Considerations for using emergency notes:
The goal should be to minimize the use of notes, as they can distract and diminish the level of eye contact and engagement with the audience. When you are using notes at a lectern, you are also anchoring yourself and preventing the use of purposeful movement that could enhance your presentation. It can be very distracting when a speaker has to walk back and forth to a lectern or table solely for the purpose of reading notes.
- Occasionally I carry a note-card in my pocket which contains a few bullet points to prompt me should I lose my way in a presentation. I keep this in a consistent place (such as my right hand inner jacket pocket), so I am not distracting the audience by having to search for it. I practice retrieving it.
- Keep the information on the stiff card paper to key words, brief sentences, or bullet points and use a large enough font size so a mere glance will put you back on track
- Try and keep to one card if possible but if you need several, number the cards in case you drop them and need to assemble them in a hurry. Practice using these cards to make sure they contain adequate bullet points and are effective in getting you back on track.
- Another approach would be to mind-map your presentation on an index card so that you have a quick visual. Again, use a large enough font size so a mere glance will put you back on track
- To keep the notes less obvious, do not staple them together or print double-sided (so that you do not have to visibly manipulate them).
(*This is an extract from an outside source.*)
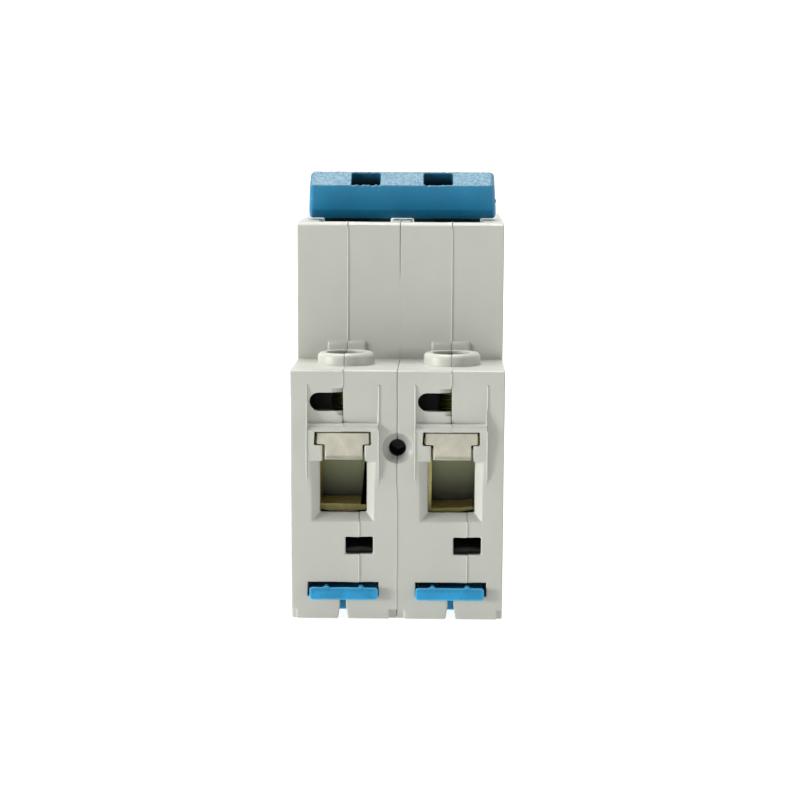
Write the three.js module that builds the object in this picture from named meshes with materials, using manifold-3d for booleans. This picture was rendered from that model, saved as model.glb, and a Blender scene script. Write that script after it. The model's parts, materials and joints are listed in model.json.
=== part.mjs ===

- Put a glass of water near your notes so you can walk towards the water (walking gives you time to get your thought pattern back). If the notes are beside the water you can now glance at them while you take a sip of water if you still have not gotten back on track.
- Some presenters and trainers use handouts or worksheets with “fill in the blanks”. These handouts can help you stay on track (the handout is used as a step-by-step guide).